Spokane-based Dry Fly Distilling is adding a second shift to produce more whiskey to meet a growing demand for aged alcohol products, company co-founder Don Poffenroth said.

Poffenroth said the company will add three fermenters to boost production by 40 percent at its downtown site. He said the second shift will likely start within 90 days.

“It became apparent we need to put additional whiskey in the barrel. We can’t come close to meeting the whiskey demand we’re seeing,” he said.

Started in 2007, Dry Fly produces gin, vodka and all-wheat whiskey. It will release a bourbon whiskey this year. It has another whiskey under wraps due to be released later this year, Poffenroth said.

“We call it Project X, and it’s made from a grain never used for whiskey before,” he said.

Strong demand for its products is forcing the company to decide whether it will lease a warehouse for storing products, or relocate to a new, larger space. Its currently leases a 3,000-square-foot building that will be full once the three fermenters are up and running.

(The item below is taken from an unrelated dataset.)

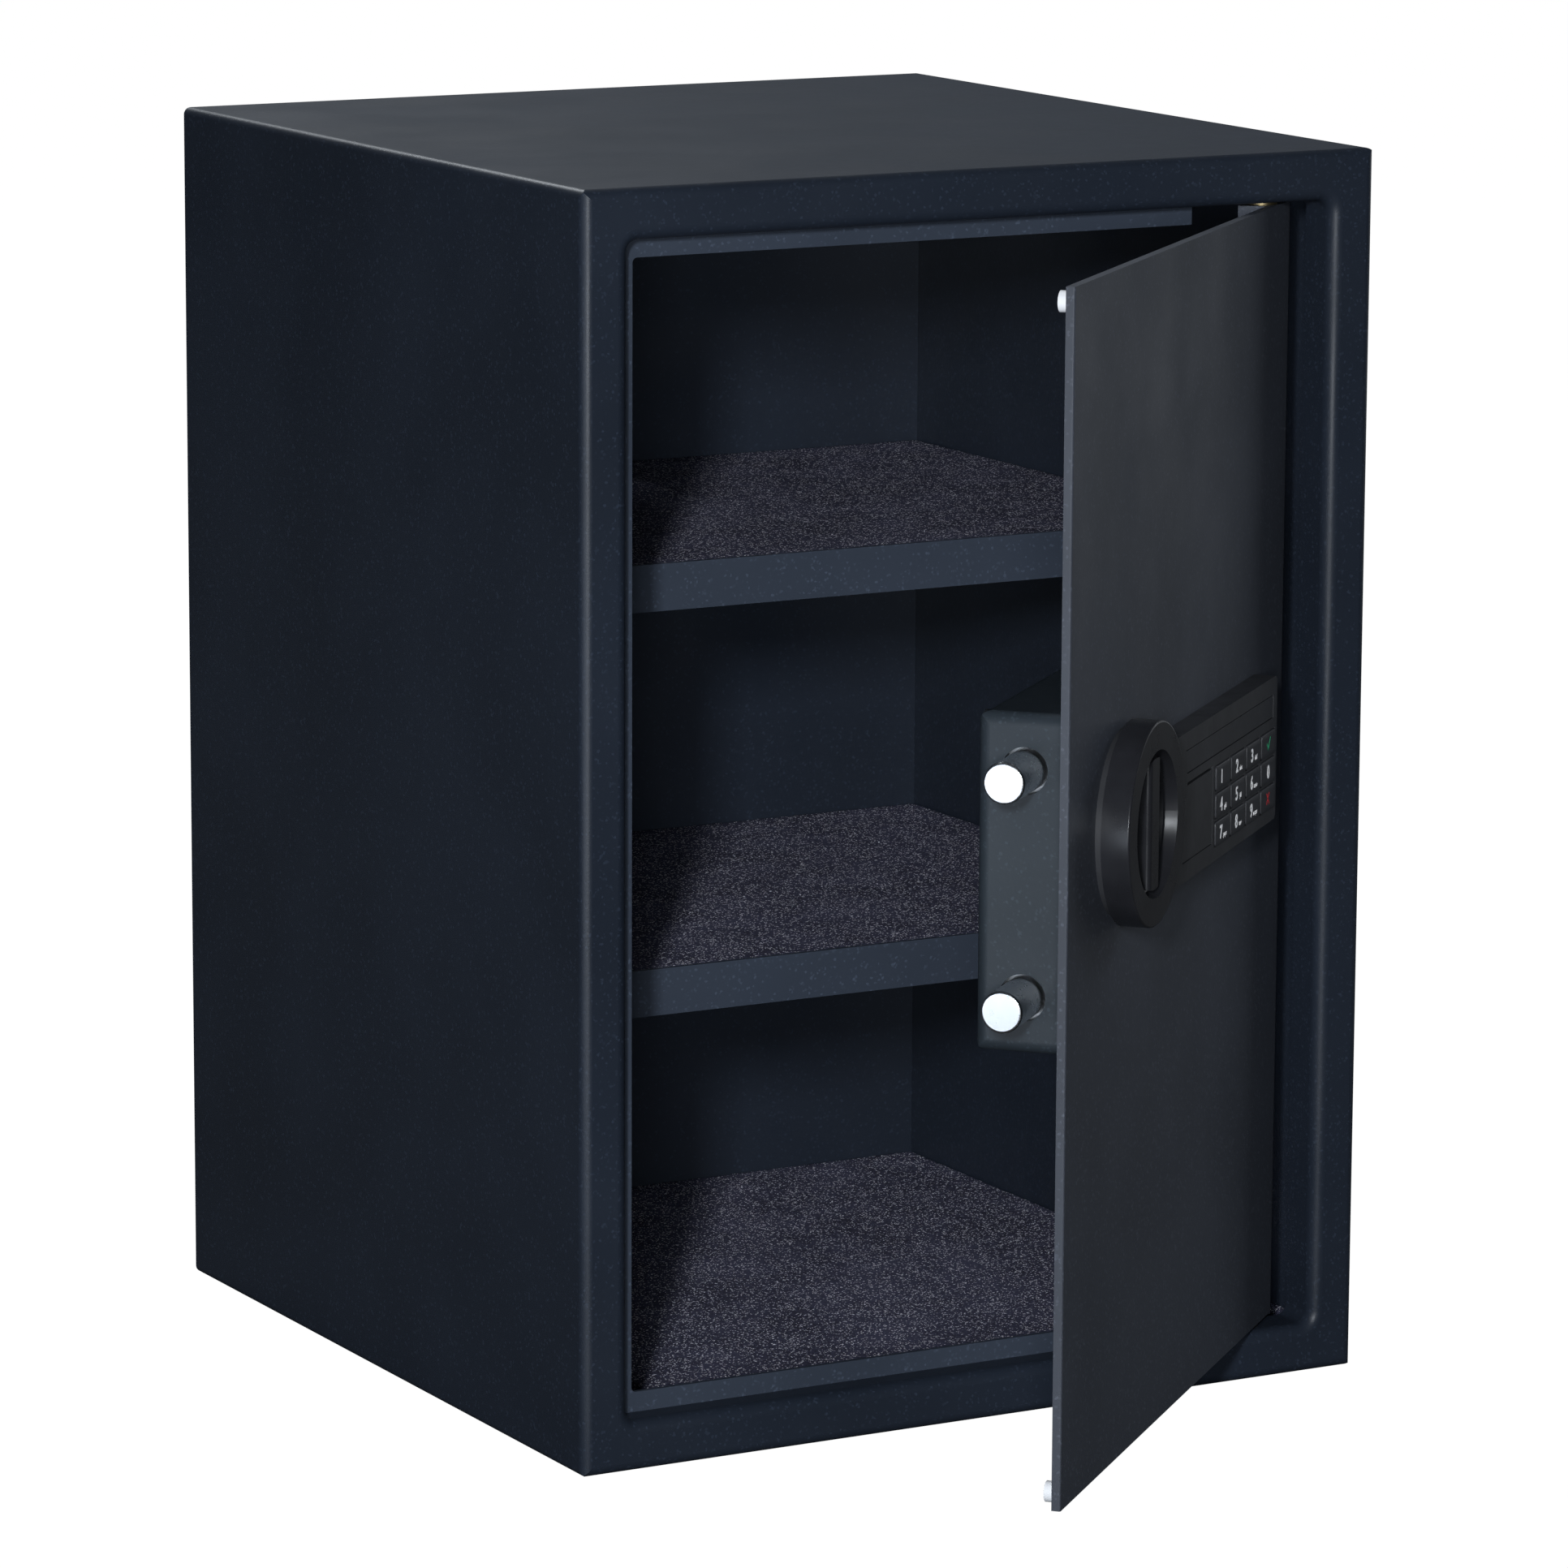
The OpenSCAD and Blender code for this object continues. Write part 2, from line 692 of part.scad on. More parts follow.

The added production will allow Dry Fly to expand its sales pipeline, Poffenroth said. It sells gin and vodka in 30 states, but just four states carry Dry Fly whiskey.

“We could sell whiskey to all of our 30 states if we had it. We hope to add four or five more (states) this year,” he said.

The capital costs for the new equipment come to roughly $30,000. Labor costs for the swing shift will total another $40,000 to $50,000, the company estimates.

The company produced roughly 20,000 gallons last year of gin, vodka and whiskey. Adding the swing shift will ramp production this year to 30,000 to 32,000 gallons, Poffenroth said.